Chair of the Democratic Party of Georgia
- In office 1972–1974
- Preceded by: David H. Gambrell
- Succeeded by: Marge Thurman

Personal details
- Born: March 5, 1917 Bainbridge, Georgia, U.S.
- Died: September 2, 1996 (aged 79) Atlanta, Georgia, U.S.
- Party: Democratic
- Education: University of Georgia (LLB)

= Charles Kirbo =

American lawyer

Charles Hughes Kirbo (March 5, 1917 - September 2, 1996) was an American lawyer and longtime advisor to Jimmy Carter. He served as the chairman of the Democratic Party in Georgia for two years from 1972 to 1974.

==Early life and legal career==
Kirbo was born on March 5, 1917, in Bainbridge, Georgia.
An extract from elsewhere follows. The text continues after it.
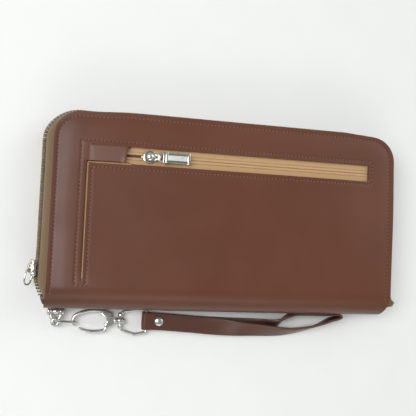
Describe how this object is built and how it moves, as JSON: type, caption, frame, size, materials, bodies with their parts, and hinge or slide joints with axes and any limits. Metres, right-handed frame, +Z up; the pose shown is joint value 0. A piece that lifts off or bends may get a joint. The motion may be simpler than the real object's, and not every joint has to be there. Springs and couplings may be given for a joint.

He graduated from the University of Georgia School of Law in 1939 and later served in the United States Army in World War II. In 1960, Kirbo became a partner in the law firm of King & Spalding.

==Political career==
Kirbo first represented Jimmy Carter in 1962 when Carter lost the Democratic primary for a Georgia state senate seat. After Kirbo was able to establish that the primary results were fraudulent, Carter won the nomination and then the general election. In 1971, then-Governor Jimmy Carter offered to appoint Kirbo to the United States Senate seat left vacant by the death of Richard Russell, but Kirbo declined. When Carter was elected President, Kirbo was considered as a possible White House Chief of Staff. Kirbo was also considered to be a candidate for the Supreme Court if a vacancy had occurred under a Carter Presidency.

==Death==
Kirbo died on September 2, 1996, in Atlanta of complications from gall bladder surgery.